▸ **Job**: Print, without altering anything, the lines from the one that holds "document.recompute()" to the one that holds "before = set(bpy.data.objects)", inclusive. No other lines belong in the output.

▸ **Data excerpt**:
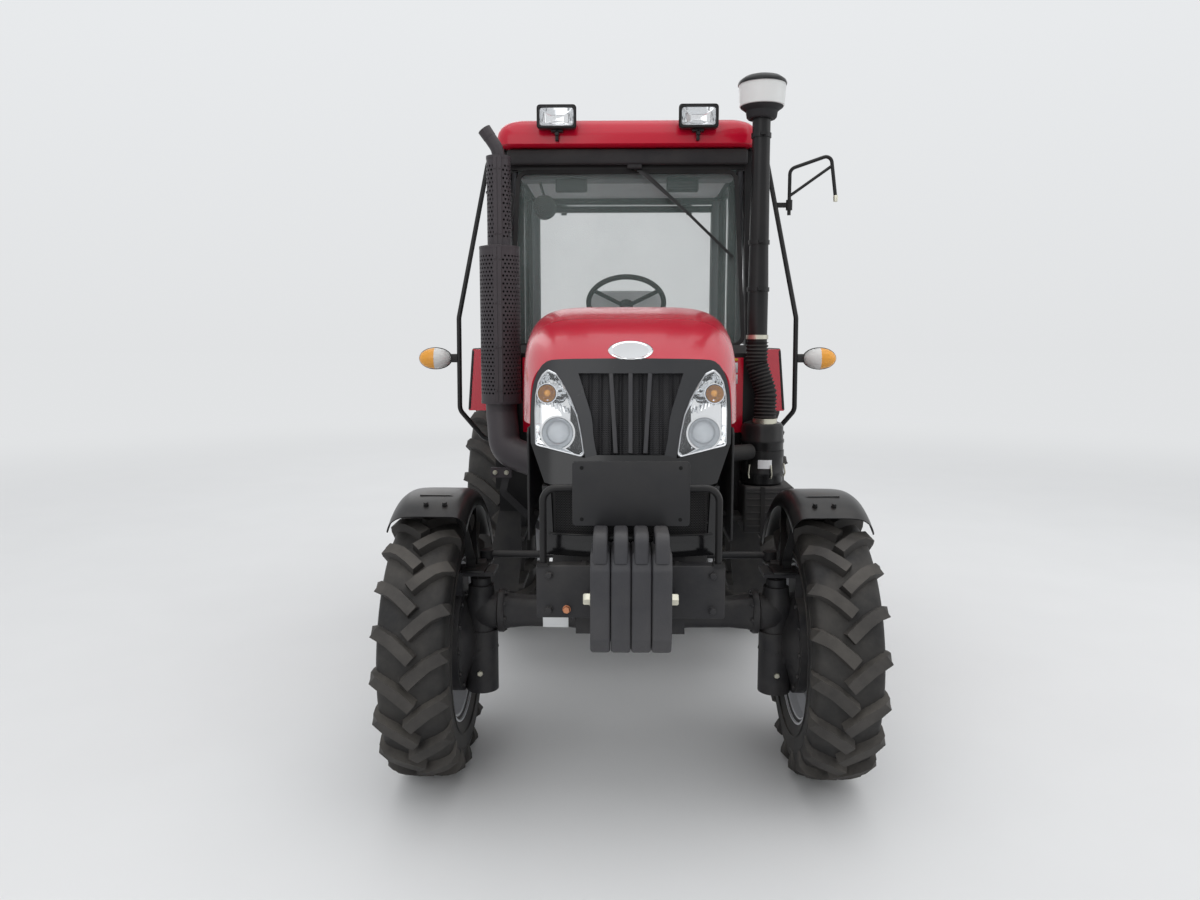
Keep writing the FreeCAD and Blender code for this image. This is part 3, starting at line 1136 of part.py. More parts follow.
# The arm's clamp stands out from the left post, at the height where the arm turns.
arm_low = Size(2330)
clamp_up = Size(2380)
share = (clamp_up - (d.lamp_height + 200)) / (d.header_top - 30 - (d.lamp_height + 200))
post_at_x = d.post_x + (d.post_head_x - d.post_x) * share
arm_x = post_at_x + 70
arm_y = post_y + (front_head + 5 - post_y) * share
clamp = cut("arm_clamp", join("arm_clamp_raw", [
    rod("arm_sleeve", "Z", d.arm_radius + 7, (clamp_up - 25, clamp_up + 25), arm_x, arm_y),
    block("arm_clamp_bar", (post_at_x, arm_x - 5), (arm_y - 6, arm_y + 6),
          (clamp_up - 12, clamp_up + 12))]),
    [rod("arm_sleeve_bore", "Z", d.arm_radius + d.shaft_gap, (clamp_up - 30, clamp_up + 30),
         arm_x, arm_y)])
posts[0] = join("post_left_with_clamp", [posts[0], clamp])
keep("mirror_posts", group("mirror_post_pair", posts))
indicators = []
for side, sign in (("left", 1), ("right", -1)):
    low = d.post_x + d.post_radius + d.seat_gap
    indicators.append(block("indicator_" + side,
                            sided(sign, low, d.lamp_outer_x),
                            (post_y - 55, post_y + 15), (d.lamp_height - 52, d.lamp_height + 52)))
    low, high = sided(sign, Size(700), Size(820))
    indicators.append(prism("tail_lamp_" + side, "YZ", [
        (rear_axle + 678.8 + d.seat_gap, Size(1200)), (rear_axle + 697.4 + d.seat_gap, Size(1130)),
        (rear_axle + 735, Size(1130)), (rear_axle + 735, Size(1200))], low, high))
keep("signal_lamps", group("signal_lamp_set", indicators))
keep("mirror_arm", bent("mirror_arm_tube", d.arm_radius, Size(40), [
    (arm_x, arm_y, arm_low), (arm_x, arm_y, Size(2500)),
    (Size(1000), arm_y - 15, Size(2660)), (d.lamp_outer_x - d.arm_radius, arm_y - 20, Size(2410))]))

# Exhaust: a pipe from the engine's side up to a turned tip, and its round guards.
stack_y = cab_front - d.stack_setback
exhaust = bent("exhaust_tube", d.exhaust_pipe_radius, Size(90), [
    (-d.engine_half_width - d.seat_gap, stack_y - 120, d.duct_height + 30),
    (-d.exhaust_x + 60, stack_y - 120, d.duct_height + 30),
    (-d.exhaust_x, stack_y, Size(1330)), (-d.exhaust_x, stack_y, d.exhaust_tip - 120),
    (-d.exhaust_x - 50, stack_y, d.exhaust_tip - 20)])
muffler = rod("muffler", "Z", d.guard_lower_radius - 22, (d.guard_foot + 40, d.guard_step - 30),
              -d.exhaust_x, stack_y)
keep("exhaust_pipe", join("exhaust_pipe_solid", [exhaust, muffler]))


def shell_between(name, radius, low, high):
    outer = rod(name + "_outer", "Z", radius, (low, high), -d.exhaust_x, stack_y)
    inner = rod(name + "_inner", "Z", radius - d.guard_skin, (low - 1, high + 1), -d.exhaust_x,
                stack_y)
    return cut(name, outer, [inner])


guard_ring = cut("guard_ring", rod("guard_ring_outer", "Z", d.guard_lower_radius,
                                   (d.guard_step - 4, d.guard_step), -d.exhaust_x, stack_y),
                 [rod("guard_ring_inner", "Z", d.exhaust_pipe_radius + d.seat_gap,
                      (d.guard_step - 5, d.guard_step + 1), -d.exhaust_x, stack_y)])
keep("exhaust_guard", join("exhaust_guard_solid", [
    shell_between("guard_upper", d.guard_upper_radius, d.guard_step - 2, d.guard_upper_top),
    shell_between("guard_lower", d.guard_lower_radius, d.guard_foot, d.guard_step),
    guard_ring]))

# Air intake: pre-cleaner, pipe and hose, then the air cleaner and the battery box below it.
intake = bent("intake_pipe", d.intake_radius, Size(120), [
    (d.intake_x, stack_y, d.intake_top), (d.intake_x, stack_y, d.intake_foot + 60),
    (d.cleaner_x + 35, stack_y, d.cleaner_top + 140), (d.cleaner_x, stack_y, d.cleaner_top + 60),
    (d.cleaner_x, stack_y, d.cleaner_top + d.seat_gap)])
bowl = turned("intake_bowl", "Z", [
    (d.intake_top - 30, 0), (d.intake_top - 30, 62), (d.intake_top, 88),
    (d.intake_top + 45, 108), (d.intake_top + 50, d.bowl_radius),
    (d.intake_top + 100, d.bowl_radius), (d.bowl_top - 20, 70), (d.bowl_top, 20), (d.bowl_top, 0)],
    d.intake_x, stack_y)
keep("intake_stack", join("intake_stack_solid", [intake, bowl]))
cleaner = turned("cleaner_can", "Z", [
    (d.cleaner_bottom, 0), (d.cleaner_bottom, d.cleaner_radius - 20),
    (d.cleaner_bottom + 20, d.cleaner_radius), (d.cleaner_top - 30, d.cleaner_radius),
    (d.cleaner_top, d.cleaner_radius - 50), (d.cleaner_top, 0)], d.cleaner_x, stack_y)
cleaner_duct = bent("cleaner_duct", Size(45), Size(80), [
    (d.engine_half_width + d.seat_gap, stack_y - 180, d.duct_height),
    (d.cleaner_x - 50, stack_y - 180, d.duct_height), (d.cleaner_x, stack_y - 20, d.duct_height)])
keep("air_cleaner", join("air_cleaner_solid", [cleaner, cleaner_duct]))
battery_front = cab_front - (cab_front - fender_tail_y) * 0.473
keep("battery_box", join("battery_solid", [
    block("battery_case", (d.battery_inner_x, d.battery_outer_x),
          (battery_front, cab_front - d.seat_gap), (d.battery_bottom, d.cleaner_bottom - d.seat_gap)),
    block("battery_arm", (d.engine_half_width + d.seat_gap, d.battery_inner_x + 5),
          (battery_front, battery_front + 25), (d.battery_bottom + 115, d.battery_bottom + 155))]))

# Rear linkage: lift arms on their shaft, lift rods, lower links and the top link.
lift_y = rear_axle + 300
lift_parts = [rod("lift_shaft", "X", Size(26), (-d.lift_arm_x - 20, d.lift_arm_x + 20), 0, lift_y,
                  d.lift_shaft_height)]
arm_end_y = lift_y + d.lift_arm
for side, sign in (("left", 1), ("right", -1)):
    low, high = d.lift_arm_x - 12, d.lift_arm_x + 12
    lift_parts.append(prism("lift_lever_" + side, "YZ", [
        (lift_y - 38, d.lift_shaft_height - 30), (lift_y + 10, d.lift_shaft_height - 42),
        (arm_end_y + 24, d.lift_shaft_height + 20), (arm_end_y + 24, d.lift_shaft_height + 60),
        (arm_end_y - 20, d.lift_shaft_height + 64), (lift_y - 20, d.lift_shaft_height + 40)],
        *sided(sign, low, high)))
    lift_parts.append(rod("lift_pin_" + side, "X", Size(10),
                          sided(sign, low + 5, d.lift_rod_x + 14), 0, arm_end_y,
                          d.lift_shaft_height + 40))
keep("lift_arms", join("lift_arms_solid", lift_parts))

link_y = rear_axle + 180
link_end = rear_axle + d.link_reach
ball_radius = Size(30)
rods = []
for side, sign in (("left", 1), ("right", -1)):
    eye = cut("lift_eye_" + side,
              rod("lift_eye_outer_" + side, "X", Size(24),
                  sided(sign, d.lift_rod_x - 11, d.lift_rod_x + 11), 0, arm_end_y,
                  d.lift_shaft_height + 40),
              [rod("lift_eye_bore_" + side, "X", Size(10) + d.shaft_gap,
                   sided(sign, d.lift_rod_x - 12, d.lift_rod_x + 12), 0, arm_end_y,
                   d.lift_shaft_height + 40)])
    shank = rod("lift_rod_shank_" + side, "Z", Size(11),
                (d.link_height + 45, d.lift_shaft_height + 20), d.lift_rod_x * sign, arm_end_y)
    foot = block("lift_rod_foot_" + side,
                 sided(sign, d.lift_rod_x - 8, d.lift_rod_x + 8),
                 (arm_end_y - 20, arm_end_y + 20), (d.link_height - 20, d.link_height + 50))
    rods.append(join("lift_rod_" + side, [eye, shank, foot]))
keep("lift_rods", group("lift_rod_pair", rods))

links = []
for side, sign in (("left", 1), ("right", -1)):
    start = vec(d.link_pin_x * sign, link_y, d.link_height + 40)
    stop = vec(d.link_ball_x * sign, link_end - ball_radius, d.link_height)
    run = stop - start
    bar_shape = Part.makeBox(run.Length, float(d.link_bar), float(d.link_depth))
    bar_shape.translate(FreeCAD.Vector(0, -float(d.link_bar) / 2, -float(d.link_depth) / 2))
    bar_shape.Placement = FreeCAD.Placement(start, FreeCAD.Rotation(
        run, FreeCAD.Vector(0, 0, 1), FreeCAD.Vector(0, 0, 1), "XZY")).multiply(
            bar_shape.Placement)
    front_eye = Part.makeCylinder(42, 30, start - vec(15, 0, 0), FreeCAD.Vector(1, 0, 0))
    rear_eye = Part.makeCylinder(float(ball_radius), 38, stop - vec(19, 0, 0),
                                 FreeCAD.Vector(1, 0, 0))
    solid = bar_shape.multiFuse([front_eye, rear_eye])
    front_bore = Part.makeCylinder(11 + float(d.shaft_gap), 60, start - vec(30, 0, 0),
                                   FreeCAD.Vector(1, 0, 0))
    rear_bore = Part.makeCylinder(11.2, 60, stop - vec(30, 0, 0), FreeCAD.Vector(1, 0, 0))
    links.append(made("lower_link_" + side, solid.cut(front_bore).cut(rear_bore)))
keep("lower_links", group("lower_link_pair", links))

top_y = rear_axle + 410
top_link = made("top_link_solid", Part.makeCylinder(
    16, 430, vec(0, top_y + 15, d.top_link_height), FreeCAD.Vector(0, 1, 0)).multiFuse([
        Part.makeCylinder(25, 40, vec(-20, top_y, d.top_link_height), FreeCAD.Vector(1, 0, 0)),
        Part.makeCylinder(25, 40, vec(-20, top_y + 460, d.top_link_height),
                          FreeCAD.Vector(1, 0, 0))]).cut(
        Part.makeCylinder(9.5 + float(d.shaft_gap), 60, vec(-30, top_y, d.top_link_height),
                          FreeCAD.Vector(1, 0, 0))).cut(
        Part.makeCylinder(9.7, 60, vec(-30, top_y + 460, d.top_link_height),
                          FreeCAD.Vector(1, 0, 0))))
keep("top_link", top_link)

document.recompute()
faults = [item.Label for item in document.Objects
          if "Invalid" in item.State or "Error" in item.State]
if faults:
    raise RuntimeError("features that failed: " + ", ".join(faults))
os.makedirs("parts", exist_ok=True)
unsound = [item.Label for item in nodes
           if item.Shape.isNull() or not item.Shape.isValid() or not item.Shape.Solids]
if unsound:
    raise RuntimeError("no sound solid in " + ", ".join(unsound))
for item in nodes:
    item.Shape.exportStep("parts/%s.step" % item.Label)
print("%d pieces written" % len(nodes))
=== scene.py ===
import json
import math

import bmesh
import bpy
import numpy as np
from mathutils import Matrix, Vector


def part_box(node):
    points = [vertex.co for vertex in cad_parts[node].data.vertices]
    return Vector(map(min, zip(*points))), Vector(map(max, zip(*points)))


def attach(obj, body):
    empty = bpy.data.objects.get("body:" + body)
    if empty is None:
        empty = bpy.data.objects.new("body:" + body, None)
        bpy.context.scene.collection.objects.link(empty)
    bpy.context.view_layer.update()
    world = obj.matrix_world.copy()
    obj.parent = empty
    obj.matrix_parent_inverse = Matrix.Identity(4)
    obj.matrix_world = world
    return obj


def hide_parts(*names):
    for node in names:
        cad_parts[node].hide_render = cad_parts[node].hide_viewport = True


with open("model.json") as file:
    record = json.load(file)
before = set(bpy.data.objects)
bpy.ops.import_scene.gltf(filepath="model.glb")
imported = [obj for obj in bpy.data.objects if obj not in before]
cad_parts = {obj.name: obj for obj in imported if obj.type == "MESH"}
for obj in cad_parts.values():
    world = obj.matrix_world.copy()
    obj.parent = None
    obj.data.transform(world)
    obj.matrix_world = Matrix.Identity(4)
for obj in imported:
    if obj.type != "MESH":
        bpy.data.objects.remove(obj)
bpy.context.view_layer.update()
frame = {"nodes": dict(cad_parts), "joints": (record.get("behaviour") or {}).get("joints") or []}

jointPlace = {joint["name"]: joint.get("pos_m") for joint in frame["joints"]}
frontAxleY = jointPlace["front_spin_left"][1]
rearAxleY = jointPlace["rear_spin_left"][1]
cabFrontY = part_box("cab_frame")[0][1] + 0.0
print("frame loaded:", len(frame["nodes"]), "nodes")


# Shapes. Each returns (points, faces): an (n, 3) array and a list of corner lists.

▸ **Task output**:
document.recompute()
faults = [item.Label for item in document.Objects
          if "Invalid" in item.State or "Error" in item.State]
if faults:
    raise RuntimeError("features that failed: " + ", ".join(faults))
os.makedirs("parts", exist_ok=True)
unsound = [item.Label for item in nodes
           if item.Shape.isNull() or not item.Shape.isValid() or not item.Shape.Solids]
if unsound:
    raise RuntimeError("no sound solid in " + ", ".join(unsound))
for item in nodes:
    item.Shape.exportStep("parts/%s.step" % item.Label)
print("%d pieces written" % len(nodes))
=== scene.py ===
import json
import math

import bmesh
import bpy
import numpy as np
from mathutils import Matrix, Vector


def part_box(node):
    points = [vertex.co for vertex in cad_parts[node].data.vertices]
    return Vector(map(min, zip(*points))), Vector(map(max, zip(*points)))


def attach(obj, body):
    empty = bpy.data.objects.get("body:" + body)
    if empty is None:
        empty = bpy.data.objects.new("body:" + body, None)
        bpy.context.scene.collection.objects.link(empty)
    bpy.context.view_layer.update()
    world = obj.matrix_world.copy()
    obj.parent = empty
    obj.matrix_parent_inverse = Matrix.Identity(4)
    obj.matrix_world = world
    return obj


def hide_parts(*names):
    for node in names:
        cad_parts[node].hide_render = cad_parts[node].hide_viewport = True


with open("model.json") as file:
    record = json.load(file)
before = set(bpy.data.objects)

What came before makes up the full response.